The character has been generally well received. Matt Molgaard of Horror Freak News praised the character saying:

"You know, it really doesn’t matter who sports the mask of the Miner: be it Harry Warden, Tom Hanniger, or Billy Crystal: it’s all about the sense of inescapable dread that sinks to the bottom of the stomach the moment that mask earns screen time. Of all the legendary masks horror freaks discuss on a regular basis (Myers, Voorhees, Ghostface, etc., etc.), this one is certainly one of the more frightening to behold. The odd thing is I can’t even fully explain why that is. Perhaps it is better that I don’t over-analyze things and just respect the Miner and his mask for what they are: kick ass, top notch additions to the genre! Don’t bypass the 2009 remake simply because you’re a purist: it’s awfully entertaining and sports one of the most awkward (therefore must-see) nude scenes I’ve seen in 31 years!"[3]

Matt Whitfield said:

"In addition to hairless cats, seafood buffets, and John Boehner, my biggest fears are serial killers, gas masks, and the threat of being trapped underground. Yet, for reasons I can't explain, I still chose to screen 1981's "My Bloody Valentine" -- which features a gas mask-sporting serial killer murdering teens in a mine shaft -- during a sleepover for my 13th birthday party.
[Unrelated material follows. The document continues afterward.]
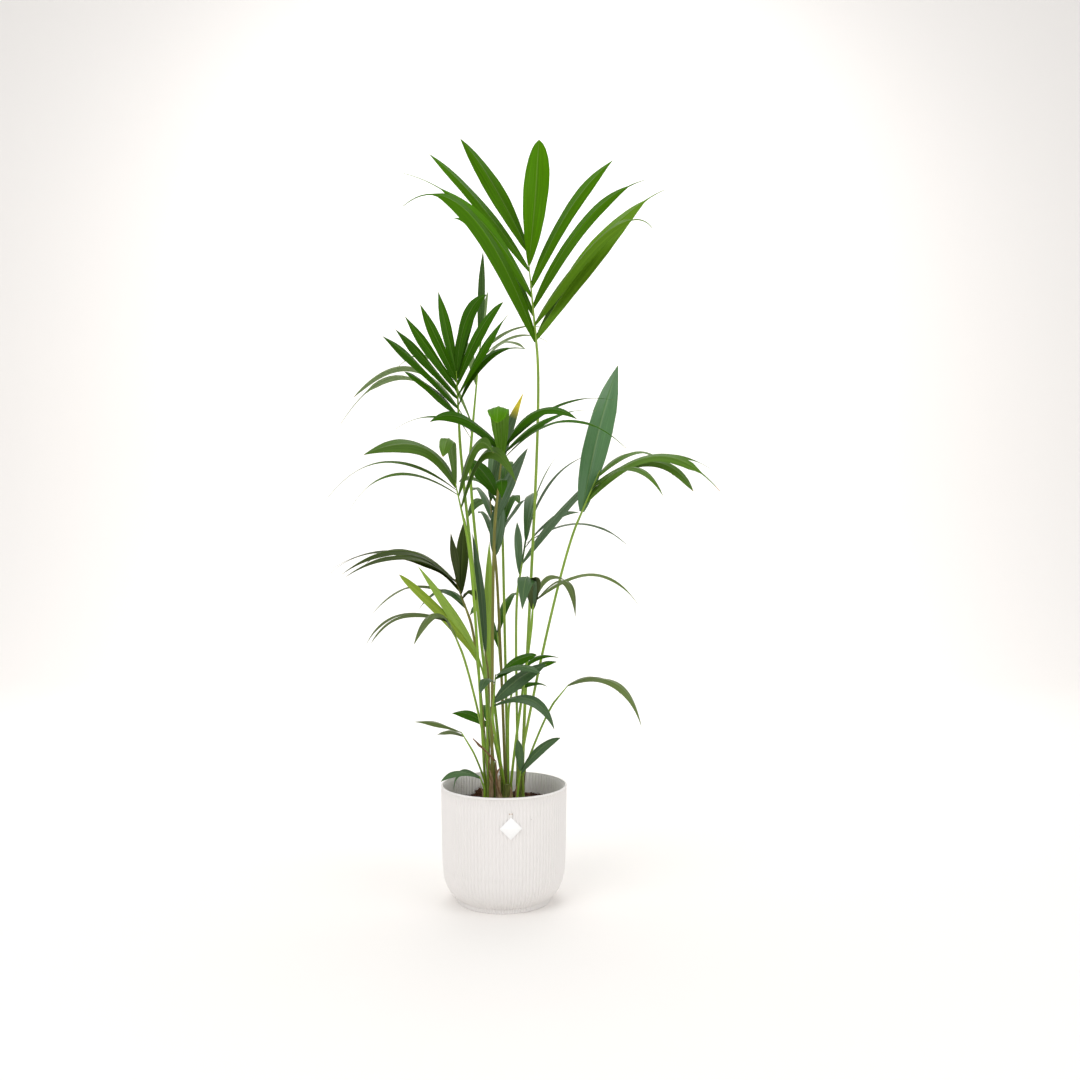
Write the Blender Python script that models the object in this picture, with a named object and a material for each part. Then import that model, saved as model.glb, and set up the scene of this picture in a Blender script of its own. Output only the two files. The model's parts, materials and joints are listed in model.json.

Needless to say, I didn't get any rest that night (nor did any of my guests), thanks to recurring visions of impaled bodies, the unnerving sound of distorted breathing ringing in my ears, and an overall feeling of claustrophobia (perhaps the suffocation factor had something to do with my sleeping bag, hmmm…). To this day, the Canadian slasher still scares the hell out of me (the 2009 remake, not so much), but I'm actually considering screening it once again, this time for my 33rd birthday party in a few weeks. Twenty years may have passed, but Harry Warden and his trusty pickax is still guaranteed to give me nightmares."[4]